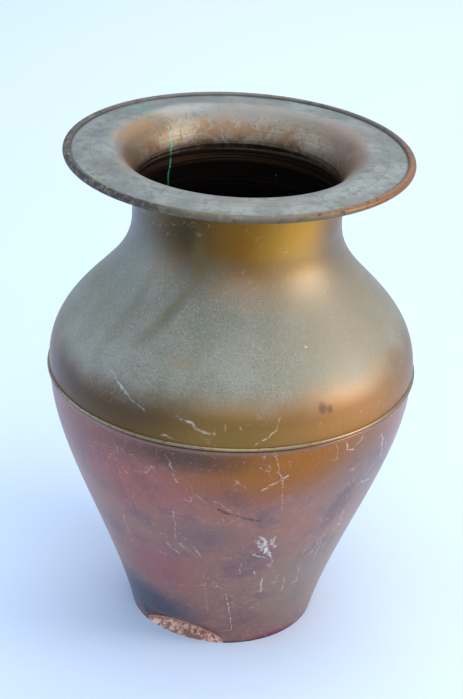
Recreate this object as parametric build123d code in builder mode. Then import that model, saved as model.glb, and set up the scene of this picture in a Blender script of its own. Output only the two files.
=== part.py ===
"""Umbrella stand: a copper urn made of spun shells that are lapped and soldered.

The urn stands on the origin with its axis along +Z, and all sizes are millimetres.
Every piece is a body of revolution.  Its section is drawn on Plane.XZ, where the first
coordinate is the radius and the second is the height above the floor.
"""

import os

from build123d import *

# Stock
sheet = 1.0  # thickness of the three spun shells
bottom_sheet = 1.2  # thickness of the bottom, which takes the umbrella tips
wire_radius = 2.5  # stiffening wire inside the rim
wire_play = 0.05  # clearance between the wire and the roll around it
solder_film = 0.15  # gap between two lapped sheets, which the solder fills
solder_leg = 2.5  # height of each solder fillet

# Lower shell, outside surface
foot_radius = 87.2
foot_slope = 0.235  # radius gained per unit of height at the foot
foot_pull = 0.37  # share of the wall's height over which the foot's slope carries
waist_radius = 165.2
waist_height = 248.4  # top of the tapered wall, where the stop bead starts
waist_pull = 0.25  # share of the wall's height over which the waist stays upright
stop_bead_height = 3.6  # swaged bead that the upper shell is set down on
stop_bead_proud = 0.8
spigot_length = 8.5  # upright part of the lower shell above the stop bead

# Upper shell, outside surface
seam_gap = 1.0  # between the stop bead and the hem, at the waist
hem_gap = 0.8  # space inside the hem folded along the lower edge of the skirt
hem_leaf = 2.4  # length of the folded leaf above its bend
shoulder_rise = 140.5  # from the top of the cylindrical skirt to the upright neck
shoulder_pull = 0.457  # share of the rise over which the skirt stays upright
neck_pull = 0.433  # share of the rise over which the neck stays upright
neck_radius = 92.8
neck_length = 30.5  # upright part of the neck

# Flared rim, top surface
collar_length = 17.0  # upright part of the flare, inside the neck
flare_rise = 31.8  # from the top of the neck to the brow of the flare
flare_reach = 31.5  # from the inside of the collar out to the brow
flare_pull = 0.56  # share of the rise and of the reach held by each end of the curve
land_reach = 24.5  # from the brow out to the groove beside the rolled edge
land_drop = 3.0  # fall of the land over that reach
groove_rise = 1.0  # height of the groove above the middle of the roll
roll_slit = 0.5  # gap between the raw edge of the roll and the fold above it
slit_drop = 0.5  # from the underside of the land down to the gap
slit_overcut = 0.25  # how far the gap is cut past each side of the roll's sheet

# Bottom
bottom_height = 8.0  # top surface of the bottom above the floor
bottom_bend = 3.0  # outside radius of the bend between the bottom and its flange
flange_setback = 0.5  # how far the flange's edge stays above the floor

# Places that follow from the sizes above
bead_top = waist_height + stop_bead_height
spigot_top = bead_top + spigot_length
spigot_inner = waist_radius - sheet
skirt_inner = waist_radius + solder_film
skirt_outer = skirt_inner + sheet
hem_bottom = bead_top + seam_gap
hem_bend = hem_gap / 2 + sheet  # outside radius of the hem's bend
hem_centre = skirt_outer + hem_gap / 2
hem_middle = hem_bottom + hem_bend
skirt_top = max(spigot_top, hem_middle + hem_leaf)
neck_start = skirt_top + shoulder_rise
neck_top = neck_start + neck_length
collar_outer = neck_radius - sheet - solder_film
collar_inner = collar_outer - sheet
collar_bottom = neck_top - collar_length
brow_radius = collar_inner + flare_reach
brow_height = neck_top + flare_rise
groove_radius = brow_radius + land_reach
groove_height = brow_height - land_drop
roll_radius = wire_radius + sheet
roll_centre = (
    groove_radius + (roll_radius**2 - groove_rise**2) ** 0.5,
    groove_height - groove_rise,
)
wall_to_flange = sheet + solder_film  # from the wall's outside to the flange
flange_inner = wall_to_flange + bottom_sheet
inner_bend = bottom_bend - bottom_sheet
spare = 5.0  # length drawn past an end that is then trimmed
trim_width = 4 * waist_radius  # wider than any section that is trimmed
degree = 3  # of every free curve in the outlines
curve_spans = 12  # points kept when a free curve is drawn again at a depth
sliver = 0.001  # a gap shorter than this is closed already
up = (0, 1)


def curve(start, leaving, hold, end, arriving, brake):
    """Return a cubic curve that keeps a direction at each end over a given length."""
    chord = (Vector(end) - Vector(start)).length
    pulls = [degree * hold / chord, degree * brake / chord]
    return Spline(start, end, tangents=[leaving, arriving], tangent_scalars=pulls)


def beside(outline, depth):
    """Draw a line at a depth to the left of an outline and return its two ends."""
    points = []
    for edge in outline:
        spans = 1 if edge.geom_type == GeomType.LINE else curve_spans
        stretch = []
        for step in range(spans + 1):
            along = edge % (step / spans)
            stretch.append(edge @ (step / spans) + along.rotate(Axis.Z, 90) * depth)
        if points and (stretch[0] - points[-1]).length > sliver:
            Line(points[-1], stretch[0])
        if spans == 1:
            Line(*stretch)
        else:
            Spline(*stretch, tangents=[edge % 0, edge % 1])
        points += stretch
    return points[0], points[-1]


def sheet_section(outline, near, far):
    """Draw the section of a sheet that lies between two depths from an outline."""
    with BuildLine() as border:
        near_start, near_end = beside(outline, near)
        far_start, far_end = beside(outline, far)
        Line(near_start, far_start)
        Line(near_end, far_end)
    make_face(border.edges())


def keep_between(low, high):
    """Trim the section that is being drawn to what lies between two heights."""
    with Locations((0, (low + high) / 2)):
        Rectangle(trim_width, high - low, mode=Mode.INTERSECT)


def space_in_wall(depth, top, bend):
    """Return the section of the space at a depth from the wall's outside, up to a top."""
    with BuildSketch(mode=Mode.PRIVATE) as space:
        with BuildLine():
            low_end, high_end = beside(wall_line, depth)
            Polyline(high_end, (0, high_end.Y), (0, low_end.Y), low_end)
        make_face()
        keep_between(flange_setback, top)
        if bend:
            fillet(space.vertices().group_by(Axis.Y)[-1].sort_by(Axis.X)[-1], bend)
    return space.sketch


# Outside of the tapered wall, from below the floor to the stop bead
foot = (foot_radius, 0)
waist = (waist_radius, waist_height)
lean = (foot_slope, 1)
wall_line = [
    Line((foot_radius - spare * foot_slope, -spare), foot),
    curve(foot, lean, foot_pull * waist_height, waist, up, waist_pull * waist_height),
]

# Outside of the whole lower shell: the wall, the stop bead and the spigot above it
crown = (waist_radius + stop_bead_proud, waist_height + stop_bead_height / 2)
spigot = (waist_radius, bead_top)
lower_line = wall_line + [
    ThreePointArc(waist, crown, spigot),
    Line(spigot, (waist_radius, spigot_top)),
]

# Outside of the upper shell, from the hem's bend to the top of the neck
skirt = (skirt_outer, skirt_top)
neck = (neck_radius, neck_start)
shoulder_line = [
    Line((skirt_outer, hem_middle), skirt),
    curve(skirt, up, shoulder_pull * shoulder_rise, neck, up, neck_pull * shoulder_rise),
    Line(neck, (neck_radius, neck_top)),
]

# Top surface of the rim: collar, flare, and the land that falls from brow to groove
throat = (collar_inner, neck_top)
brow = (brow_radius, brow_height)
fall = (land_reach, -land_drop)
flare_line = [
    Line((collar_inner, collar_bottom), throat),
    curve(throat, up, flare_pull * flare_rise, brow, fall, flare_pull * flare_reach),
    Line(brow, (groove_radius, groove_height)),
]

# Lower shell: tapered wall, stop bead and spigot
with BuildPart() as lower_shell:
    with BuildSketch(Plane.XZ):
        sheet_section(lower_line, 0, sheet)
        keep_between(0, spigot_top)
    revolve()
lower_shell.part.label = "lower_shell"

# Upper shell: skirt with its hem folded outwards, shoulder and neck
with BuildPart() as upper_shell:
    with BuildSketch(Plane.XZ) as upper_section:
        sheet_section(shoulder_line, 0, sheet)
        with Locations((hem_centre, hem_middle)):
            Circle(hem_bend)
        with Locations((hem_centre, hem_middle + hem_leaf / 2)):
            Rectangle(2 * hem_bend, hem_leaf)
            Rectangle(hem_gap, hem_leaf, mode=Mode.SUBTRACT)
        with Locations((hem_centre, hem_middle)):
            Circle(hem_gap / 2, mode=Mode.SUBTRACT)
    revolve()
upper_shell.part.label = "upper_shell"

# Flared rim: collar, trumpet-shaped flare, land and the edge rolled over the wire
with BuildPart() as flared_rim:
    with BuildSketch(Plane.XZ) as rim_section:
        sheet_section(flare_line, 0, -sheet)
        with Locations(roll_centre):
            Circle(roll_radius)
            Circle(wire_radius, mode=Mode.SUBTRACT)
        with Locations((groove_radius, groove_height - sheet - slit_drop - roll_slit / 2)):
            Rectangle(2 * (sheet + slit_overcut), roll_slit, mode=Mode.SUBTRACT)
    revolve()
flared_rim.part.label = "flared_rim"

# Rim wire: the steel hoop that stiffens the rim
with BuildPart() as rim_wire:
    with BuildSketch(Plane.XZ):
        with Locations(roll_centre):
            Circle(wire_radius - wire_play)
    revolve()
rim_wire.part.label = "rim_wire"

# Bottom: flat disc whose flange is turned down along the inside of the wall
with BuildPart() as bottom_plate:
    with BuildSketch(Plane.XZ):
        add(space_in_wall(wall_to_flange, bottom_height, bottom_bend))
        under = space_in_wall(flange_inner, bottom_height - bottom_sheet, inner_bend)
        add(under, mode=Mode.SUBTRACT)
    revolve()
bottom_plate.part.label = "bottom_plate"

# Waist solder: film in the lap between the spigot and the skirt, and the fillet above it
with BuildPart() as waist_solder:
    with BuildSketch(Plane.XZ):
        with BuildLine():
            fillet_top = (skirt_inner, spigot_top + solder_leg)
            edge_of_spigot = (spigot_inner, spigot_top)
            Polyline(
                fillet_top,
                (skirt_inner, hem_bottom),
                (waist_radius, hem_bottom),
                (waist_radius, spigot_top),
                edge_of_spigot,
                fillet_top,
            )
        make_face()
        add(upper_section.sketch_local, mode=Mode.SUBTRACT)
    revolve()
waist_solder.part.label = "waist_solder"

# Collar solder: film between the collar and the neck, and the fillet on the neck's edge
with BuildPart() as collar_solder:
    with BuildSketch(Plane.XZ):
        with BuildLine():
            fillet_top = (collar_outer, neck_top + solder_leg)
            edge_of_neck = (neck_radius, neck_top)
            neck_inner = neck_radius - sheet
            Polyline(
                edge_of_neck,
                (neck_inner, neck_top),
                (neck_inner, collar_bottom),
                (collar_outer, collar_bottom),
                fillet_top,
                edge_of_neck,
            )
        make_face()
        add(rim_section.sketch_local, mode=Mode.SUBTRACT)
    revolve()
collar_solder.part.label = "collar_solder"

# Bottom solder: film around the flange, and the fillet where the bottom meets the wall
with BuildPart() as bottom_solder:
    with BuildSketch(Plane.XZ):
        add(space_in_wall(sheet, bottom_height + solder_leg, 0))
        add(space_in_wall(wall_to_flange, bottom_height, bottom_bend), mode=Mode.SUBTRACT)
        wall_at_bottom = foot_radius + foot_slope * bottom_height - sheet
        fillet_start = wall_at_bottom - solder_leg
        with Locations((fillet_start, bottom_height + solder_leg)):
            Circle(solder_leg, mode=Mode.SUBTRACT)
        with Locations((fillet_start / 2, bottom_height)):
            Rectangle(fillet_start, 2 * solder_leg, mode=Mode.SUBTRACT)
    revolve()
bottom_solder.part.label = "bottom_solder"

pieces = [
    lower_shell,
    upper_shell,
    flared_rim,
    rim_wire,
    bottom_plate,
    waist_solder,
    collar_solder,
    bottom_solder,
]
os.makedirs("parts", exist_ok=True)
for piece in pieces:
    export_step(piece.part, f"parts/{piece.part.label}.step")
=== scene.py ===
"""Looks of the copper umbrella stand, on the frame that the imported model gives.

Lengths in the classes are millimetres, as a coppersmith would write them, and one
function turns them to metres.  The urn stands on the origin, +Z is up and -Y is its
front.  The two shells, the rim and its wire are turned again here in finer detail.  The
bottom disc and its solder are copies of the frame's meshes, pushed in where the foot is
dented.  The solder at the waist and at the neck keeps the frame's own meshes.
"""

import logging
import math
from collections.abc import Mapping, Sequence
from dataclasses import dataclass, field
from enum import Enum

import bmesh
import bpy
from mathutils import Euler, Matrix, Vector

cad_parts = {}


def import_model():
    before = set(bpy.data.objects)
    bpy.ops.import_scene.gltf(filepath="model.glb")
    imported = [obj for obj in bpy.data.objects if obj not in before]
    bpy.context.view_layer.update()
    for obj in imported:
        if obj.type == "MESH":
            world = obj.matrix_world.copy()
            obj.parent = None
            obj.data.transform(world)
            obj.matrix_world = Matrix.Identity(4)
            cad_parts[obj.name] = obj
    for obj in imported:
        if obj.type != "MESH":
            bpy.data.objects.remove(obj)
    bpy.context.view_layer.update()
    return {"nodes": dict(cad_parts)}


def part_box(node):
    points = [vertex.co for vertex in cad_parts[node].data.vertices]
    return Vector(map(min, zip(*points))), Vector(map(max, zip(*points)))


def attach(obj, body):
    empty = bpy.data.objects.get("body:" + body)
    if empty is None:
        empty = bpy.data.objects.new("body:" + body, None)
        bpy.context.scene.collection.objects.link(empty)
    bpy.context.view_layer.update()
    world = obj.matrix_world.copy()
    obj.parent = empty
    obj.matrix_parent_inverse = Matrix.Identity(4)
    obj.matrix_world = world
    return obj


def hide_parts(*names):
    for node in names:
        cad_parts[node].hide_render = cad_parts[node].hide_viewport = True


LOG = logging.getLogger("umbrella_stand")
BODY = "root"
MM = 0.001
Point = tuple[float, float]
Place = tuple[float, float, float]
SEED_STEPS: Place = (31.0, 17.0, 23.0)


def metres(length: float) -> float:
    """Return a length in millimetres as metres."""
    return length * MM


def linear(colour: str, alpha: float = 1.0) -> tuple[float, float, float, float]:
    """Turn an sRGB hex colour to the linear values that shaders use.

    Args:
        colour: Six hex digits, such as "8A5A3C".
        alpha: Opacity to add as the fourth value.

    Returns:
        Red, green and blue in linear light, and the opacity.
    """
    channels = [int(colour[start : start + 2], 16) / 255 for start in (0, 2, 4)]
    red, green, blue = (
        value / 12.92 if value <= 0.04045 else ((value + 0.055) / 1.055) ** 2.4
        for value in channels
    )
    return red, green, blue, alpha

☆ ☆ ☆

Write out exactly the lines from the one with "with Locations((fillet_start /" through the one with "before = set(bpy.data.objects)", including both, and no others.

> **Response to the exercise**:
        with Locations((fillet_start / 2, bottom_height)):
            Rectangle(fillet_start, 2 * solder_leg, mode=Mode.SUBTRACT)
    revolve()
bottom_solder.part.label = "bottom_solder"

pieces = [
    lower_shell,
    upper_shell,
    flared_rim,
    rim_wire,
    bottom_plate,
    waist_solder,
    collar_solder,
    bottom_solder,
]
os.makedirs("parts", exist_ok=True)
for piece in pieces:
    export_step(piece.part, f"parts/{piece.part.label}.step")
=== scene.py ===
"""Looks of the copper umbrella stand, on the frame that the imported model gives.

Lengths in the classes are millimetres, as a coppersmith would write them, and one
function turns them to metres.  The urn stands on the origin, +Z is up and -Y is its
front.  The two shells, the rim and its wire are turned again here in finer detail.  The
bottom disc and its solder are copies of the frame's meshes, pushed in where the foot is
dented.  The solder at the waist and at the neck keeps the frame's own meshes.
"""

import logging
import math
from collections.abc import Mapping, Sequence
from dataclasses import dataclass, field
from enum import Enum

import bmesh
import bpy
from mathutils import Euler, Matrix, Vector

cad_parts = {}


def import_model():
    before = set(bpy.data.objects)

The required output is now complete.